→ WORK TO COMPLETE
Print all of the data exactly.

→ SOURCE DATA
[Begin]

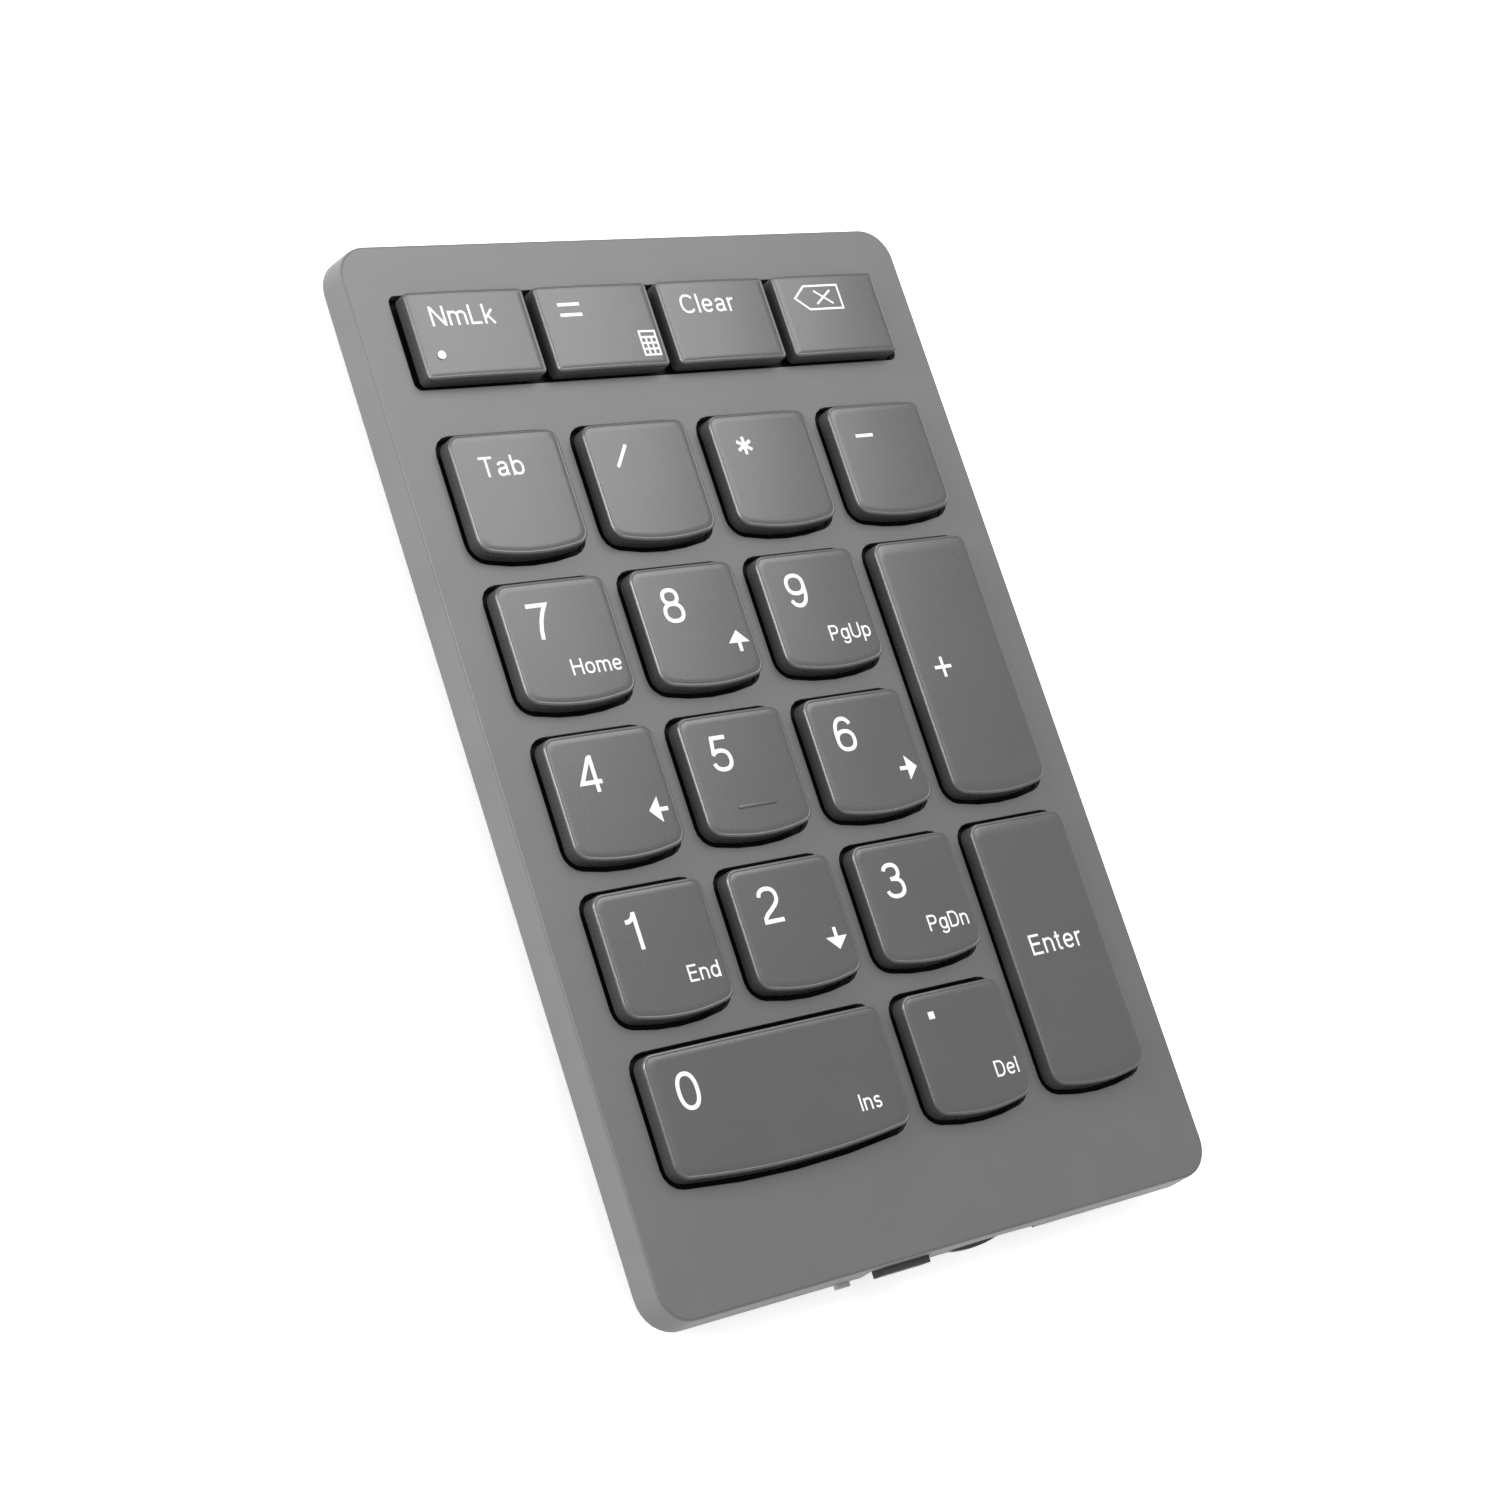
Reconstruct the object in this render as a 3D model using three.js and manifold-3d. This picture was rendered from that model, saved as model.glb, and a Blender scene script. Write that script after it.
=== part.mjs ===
// Slim wireless numeric keypad with 21 scissor-switch keys and a stowed USB receiver.
// Millimetres. +X right, +Y towards the back row, +Z up; the keypad lies on its rubber strips at z = 0.
import * as THREE from "three";
import { mergeVertices } from "three/addons/utils/BufferGeometryUtils.js";
import Module from "manifold-3d";

const wasm = await Module();
wasm.setup();

// ---- Driving dimensions: key field ----
const keyPitch = 19.05;
const openingWidth = 17.0;
const openingLength = 17.1;
const openingBulge = 1.3; // how far the front edge of an opening bows towards the user
const openingBackRadius = 2.3;
const openingFrontRadius = 2.75;
const topSlotLength = 12.33;
const topSlotRadius = 1.0;
const topSlotGap = 6.05; // between the top slot and the first row of openings
const topKeyGap = 1.43;
const topKeyEndGap = 0.93;
const topKeyFrontGap = 0.4;
const topKeyRadius = 0.7;
const sideMargin = 5.325;
const backMargin = 6.62;
const frontMargin = 13.2;
const columns = 4;
const rows = 5;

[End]

→ SOLUTION
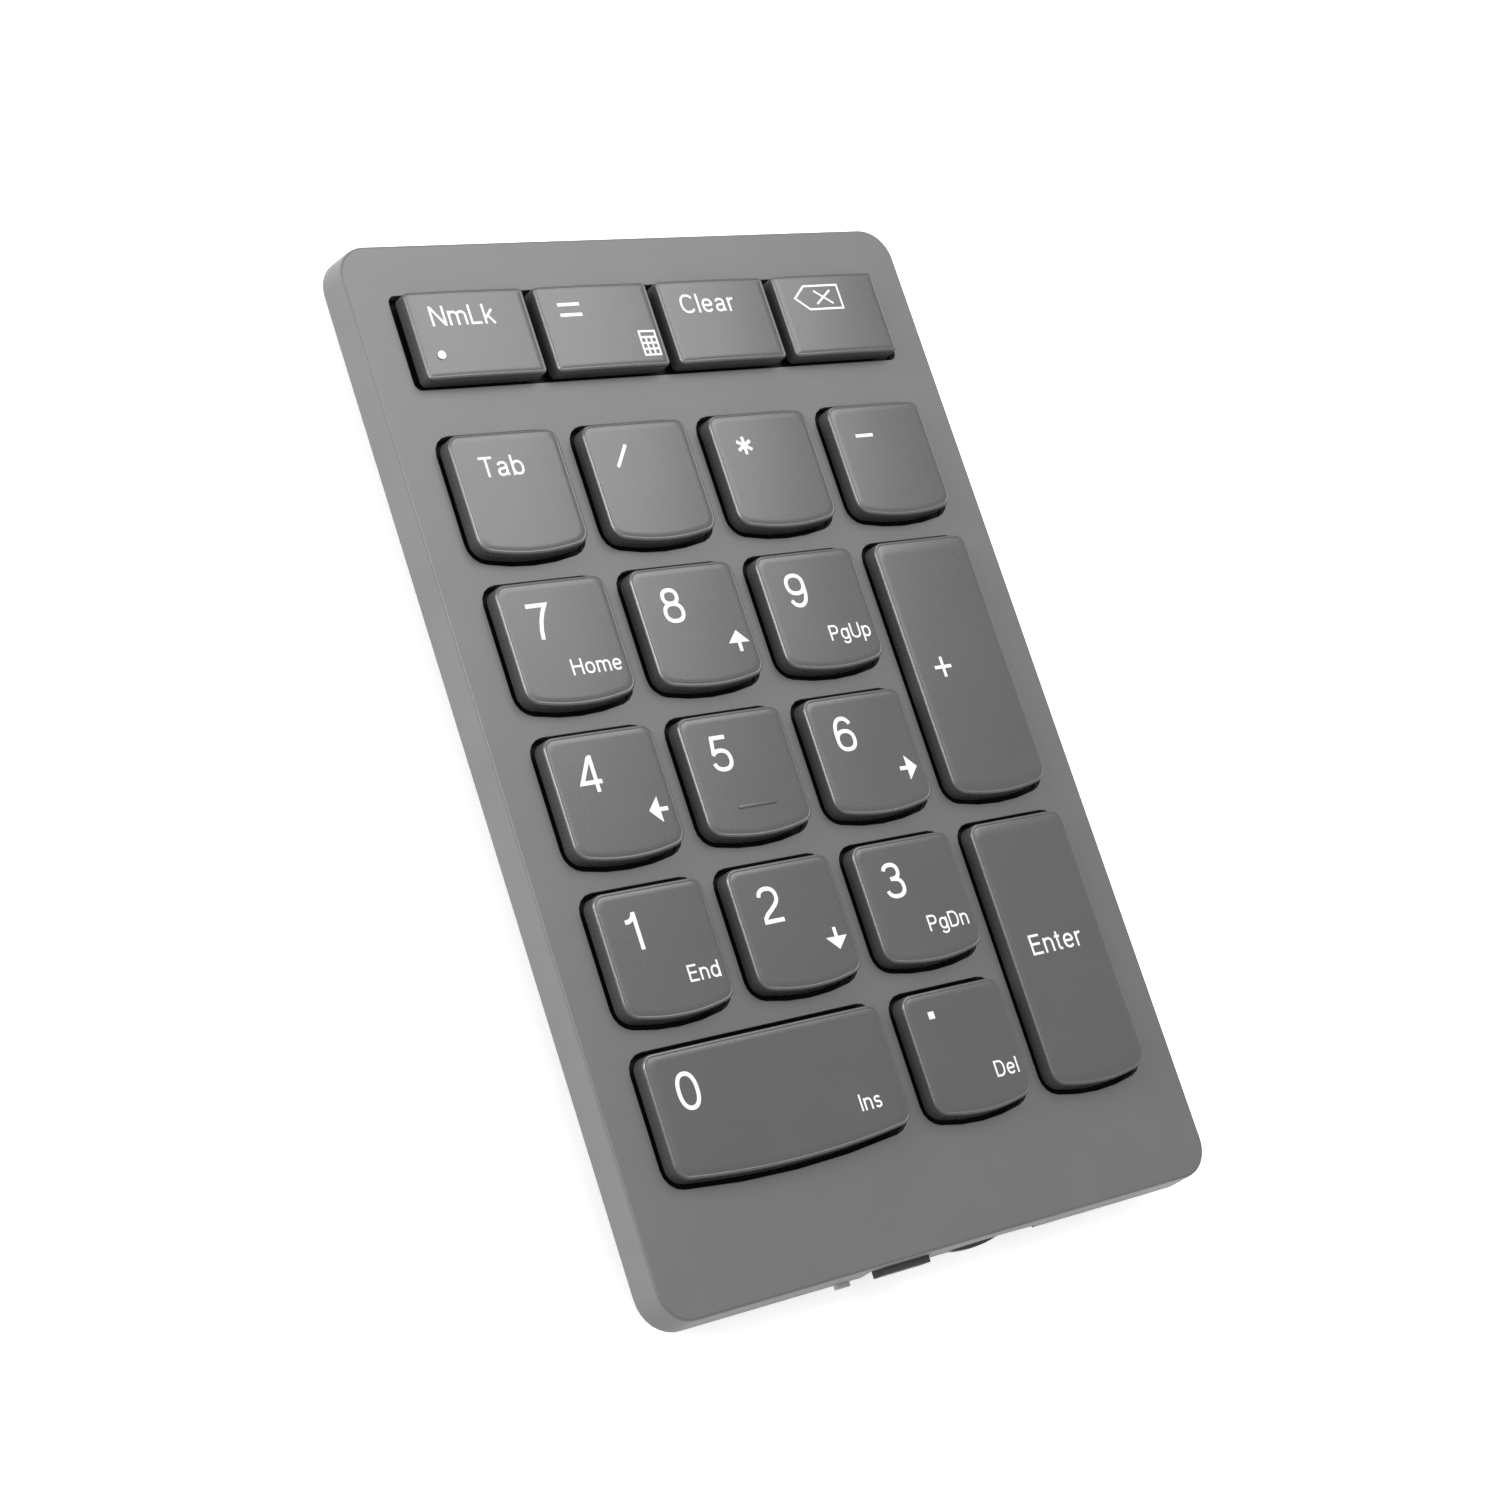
Reconstruct the object in this render as a 3D model using three.js and manifold-3d. This picture was rendered from that model, saved as model.glb, and a Blender scene script. Write that script after it.
=== part.mjs ===
// Slim wireless numeric keypad with 21 scissor-switch keys and a stowed USB receiver.
// Millimetres. +X right, +Y towards the back row, +Z up; the keypad lies on its rubber strips at z = 0.
import * as THREE from "three";
import { mergeVertices } from "three/addons/utils/BufferGeometryUtils.js";
import Module from "manifold-3d";

const wasm = await Module();
wasm.setup();

// ---- Driving dimensions: key field ----
const keyPitch = 19.05;
const openingWidth = 17.0;
const openingLength = 17.1;
const openingBulge = 1.3; // how far the front edge of an opening bows towards the user
const openingBackRadius = 2.3;
const openingFrontRadius = 2.75;
const topSlotLength = 12.33;
const topSlotRadius = 1.0;
const topSlotGap = 6.05; // between the top slot and the first row of openings
const topKeyGap = 1.43;
const topKeyEndGap = 0.93;
const topKeyFrontGap = 0.4;
const topKeyRadius = 0.7;
const sideMargin = 5.325;
const backMargin = 6.62;
const frontMargin = 13.2;
const columns = 4;
const rows = 5;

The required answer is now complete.